# DATA FOR THIS EXERCISE:

··········

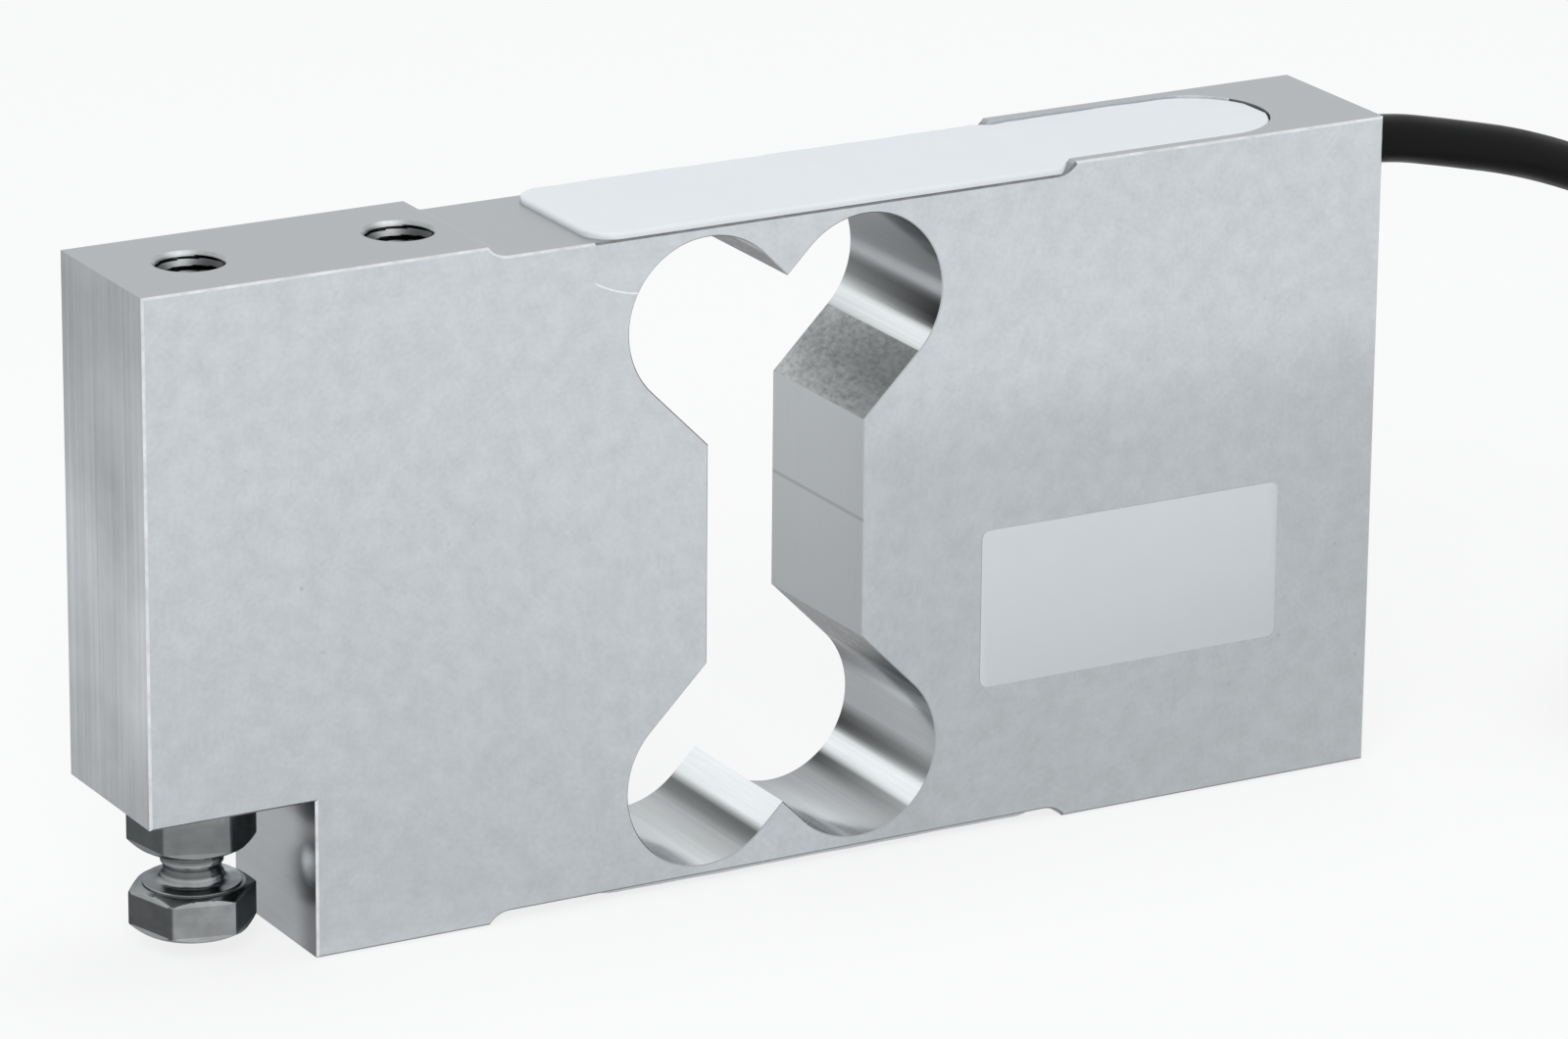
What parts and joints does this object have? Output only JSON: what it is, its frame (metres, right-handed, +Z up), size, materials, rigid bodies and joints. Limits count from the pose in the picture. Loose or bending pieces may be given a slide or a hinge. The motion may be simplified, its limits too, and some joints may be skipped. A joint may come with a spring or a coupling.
{
  "type": "single point load cell",
  "caption": "Single point load cell: milled aluminium beam with a bone-shaped opening, sealed gauges, tapped mounting holes, overload stop screw and a free cable.",
  "frame": {"origin": "middle of the base plane, under the middle of the block", "axes": "+X from the load end to the cable end, +Y from the front face to the back face, +Z up, the way the load end's holes open"},
  "size_m": [0.3021, 0.0543, 0.075],
  "materials": {
    "block_aluminium": "fine milled, matte",
    "stop_steel": "zinc plated steel, satin",
    "sealant_white": "cured silicone, satin",
    "label_film": "blank printed film",
    "gauge_film": "polyimide film with foil grid",
    "terminal_copper": "tinned copper pads",
    "board_green": "coated circuit board",
    "resistor_body": "chip resistor",
    "solder": "solder, dull",
    "cable_jacket": "smooth flexible jacket, satin",
    "insulation_red": "core insulation",
    "insulation_black": "core insulation",
    "insulation_green": "core insulation",
    "insulation_white": "core insulation",
    "insulation_clear": "shield sleeve",
    "tinned_copper": "tinned strands",
    "tie_strap": "woven strap"
  },
  "bodies": {
    "root": {"load_cell_body": "block_aluminium", "overload_stop_bolt": "stop_steel", "stop_lock_nut": "stop_steel", "rating_label": "label_film", "gauge_top_load": "gauge_film", "gauge_top_fixed": "gauge_film", "gauge_bottom_load": "gauge_film", "gauge_bottom_fixed": "gauge_film", "gauge_terminals_top": "terminal_copper", "gauge_terminals_bottom": "terminal_copper", "gauge_leads_top": "insulation_clear", "gauge_leads_bottom": "insulation_clear", "bridge_board": "board_green", "trim_resistors": "resistor_body", "board_joints": "solder", "cable_inner_end": "cable_jacket", "inner_core_red": "insulation_red", "inner_core_black": "insulation_black", "inner_drain_wire": "tinned_copper", "inner_core_green": "insulation_green", "inner_core_white": "insulation_white", "top_sealant": "sealant_white", "bottom_sealant": "sealant_white", "cable_hank": "cable_jacket", "cable_lead": "cable_jacket", "cable_tail": "cable_jacket", "hank_ties": "tie_strap", "cable_end_sleeve": "cable_jacket", "end_core_red": "insulation_red", "end_core_black": "insulation_black", "end_shield_lead": "insulation_clear", "end_core_green": "insulation_green", "end_core_white": "insulation_white", "end_core_tips": "tinned_copper"}
  },
  "joints": []
}
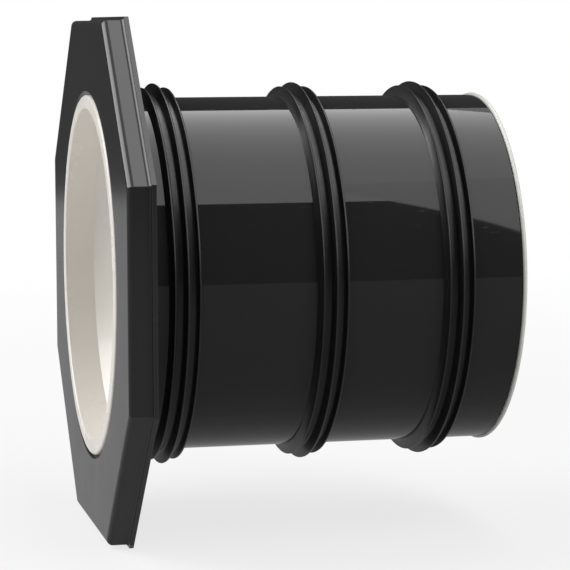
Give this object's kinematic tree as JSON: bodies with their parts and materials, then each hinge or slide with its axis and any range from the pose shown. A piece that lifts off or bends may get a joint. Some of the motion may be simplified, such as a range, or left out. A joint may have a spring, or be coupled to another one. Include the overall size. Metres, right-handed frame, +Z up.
{
  "type": "toilet flange",
  "caption": "Push-in toilet flange: octagonal plate on a barrel with rubber lip seals for a soil pipe, and a pale inner liner that takes the pan outlet.",
  "frame": {"origin": "on the barrel's axis, in the plane of the flange plate's front face, inside the liner's mouth", "axes": "+X along the barrel from the plate to the tail, +Z up, square to the plate's top flat, +Y to the plate's far side flat"},
  "size_m": [0.113, 0.144, 0.144],
  "materials": {
    "plate_plastic": "satin black moulded plastic",
    "barrel_plastic": "glossy black moulded plastic",
    "liner_plastic": "smooth cream moulded plastic",
    "ring_plastic": "pale grey moulded plastic",
    "seal_rubber": "matt black rubber",
    "o_ring_rubber": "black rubber"
  },
  "bodies": {
    "root": {"flange_plate": "plate_plastic", "barrel": "barrel_plastic", "liner": "liner_plastic", "end_ring": "ring_plastic", "seal_ring_front": "seal_rubber", "seal_ring_middle": "seal_rubber", "seal_ring_rear": "seal_rubber", "mouth_o_ring": "o_ring_rubber", "tail_o_ring": "o_ring_rubber"}
  },
  "joints": []
}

··········

Each line of the data that includes the word "hinge" counts once; report the total and nothing more.

# RESULT OF THIS TASK:
2